>> START
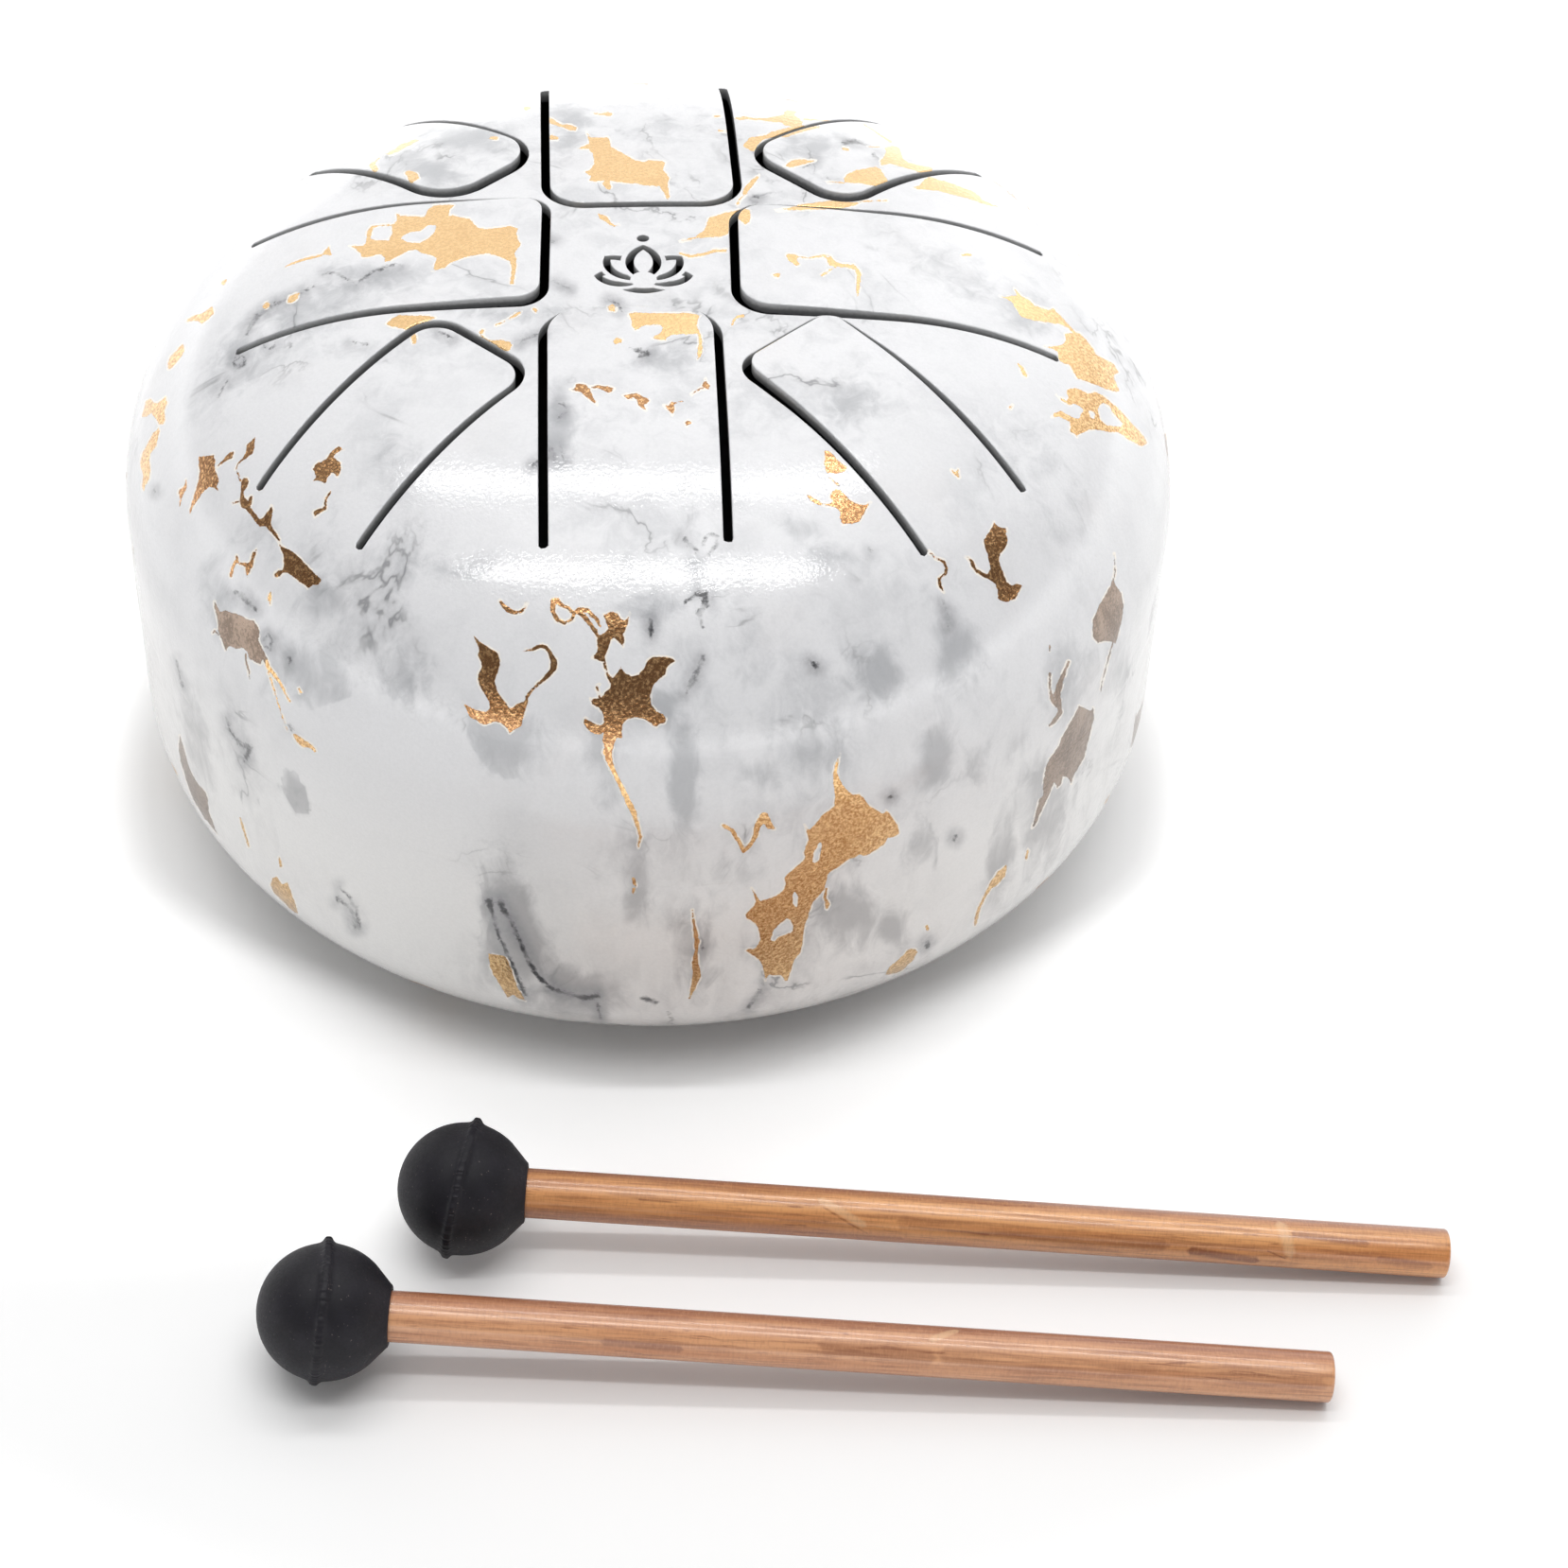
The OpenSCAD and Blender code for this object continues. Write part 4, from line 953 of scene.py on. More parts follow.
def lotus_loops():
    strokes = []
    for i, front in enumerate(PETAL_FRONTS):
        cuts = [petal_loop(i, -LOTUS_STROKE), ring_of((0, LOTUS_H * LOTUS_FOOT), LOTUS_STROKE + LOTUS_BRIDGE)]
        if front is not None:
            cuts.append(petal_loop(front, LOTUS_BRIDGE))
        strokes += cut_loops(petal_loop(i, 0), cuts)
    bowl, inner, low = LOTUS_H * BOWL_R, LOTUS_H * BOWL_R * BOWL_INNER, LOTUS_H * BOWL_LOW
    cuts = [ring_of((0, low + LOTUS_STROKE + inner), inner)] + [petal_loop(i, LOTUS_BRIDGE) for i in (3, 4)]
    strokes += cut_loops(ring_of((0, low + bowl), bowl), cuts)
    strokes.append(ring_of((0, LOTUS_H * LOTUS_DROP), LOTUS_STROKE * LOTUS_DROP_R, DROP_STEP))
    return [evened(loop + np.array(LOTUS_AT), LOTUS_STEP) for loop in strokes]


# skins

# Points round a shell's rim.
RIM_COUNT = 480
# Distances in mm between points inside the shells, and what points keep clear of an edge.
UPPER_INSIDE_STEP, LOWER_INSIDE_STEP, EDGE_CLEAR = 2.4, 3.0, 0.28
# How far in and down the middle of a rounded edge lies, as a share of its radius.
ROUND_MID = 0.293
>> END
WHAT YOU WILL DO
Copy all of the data. Keep every word exactly as it is.

EXERCISE RESPONSE
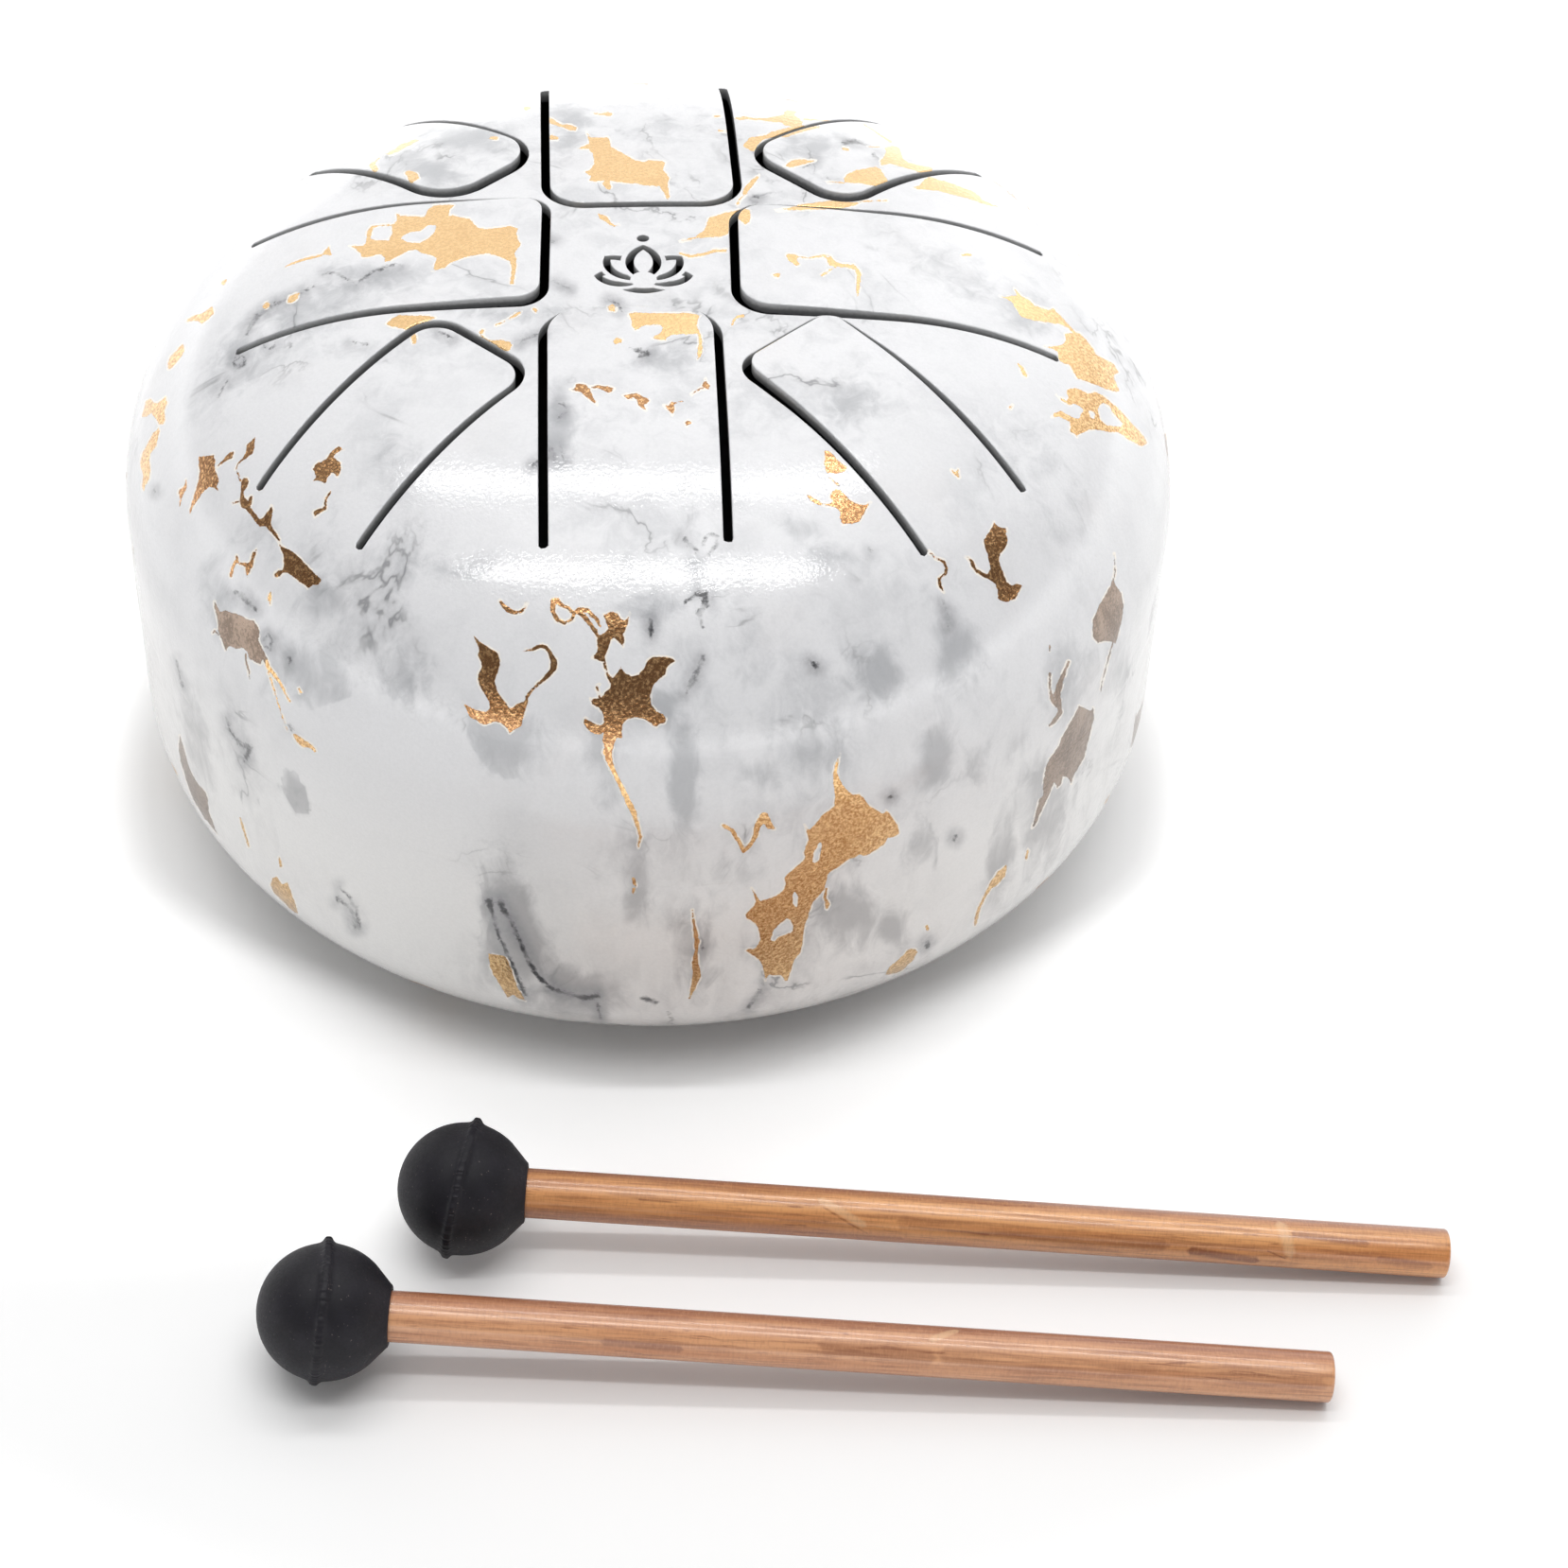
The OpenSCAD and Blender code for this object continues. Write part 4, from line 953 of scene.py on. More parts follow.
def lotus_loops():
    strokes = []
    for i, front in enumerate(PETAL_FRONTS):
        cuts = [petal_loop(i, -LOTUS_STROKE), ring_of((0, LOTUS_H * LOTUS_FOOT), LOTUS_STROKE + LOTUS_BRIDGE)]
        if front is not None:
            cuts.append(petal_loop(front, LOTUS_BRIDGE))
        strokes += cut_loops(petal_loop(i, 0), cuts)
    bowl, inner, low = LOTUS_H * BOWL_R, LOTUS_H * BOWL_R * BOWL_INNER, LOTUS_H * BOWL_LOW
    cuts = [ring_of((0, low + LOTUS_STROKE + inner), inner)] + [petal_loop(i, LOTUS_BRIDGE) for i in (3, 4)]
    strokes += cut_loops(ring_of((0, low + bowl), bowl), cuts)
    strokes.append(ring_of((0, LOTUS_H * LOTUS_DROP), LOTUS_STROKE * LOTUS_DROP_R, DROP_STEP))
    return [evened(loop + np.array(LOTUS_AT), LOTUS_STEP) for loop in strokes]


# skins

# Points round a shell's rim.
RIM_COUNT = 480
# Distances in mm between points inside the shells, and what points keep clear of an edge.
UPPER_INSIDE_STEP, LOWER_INSIDE_STEP, EDGE_CLEAR = 2.4, 3.0, 0.28
# How far in and down the middle of a rounded edge lies, as a share of its radius.
ROUND_MID = 0.293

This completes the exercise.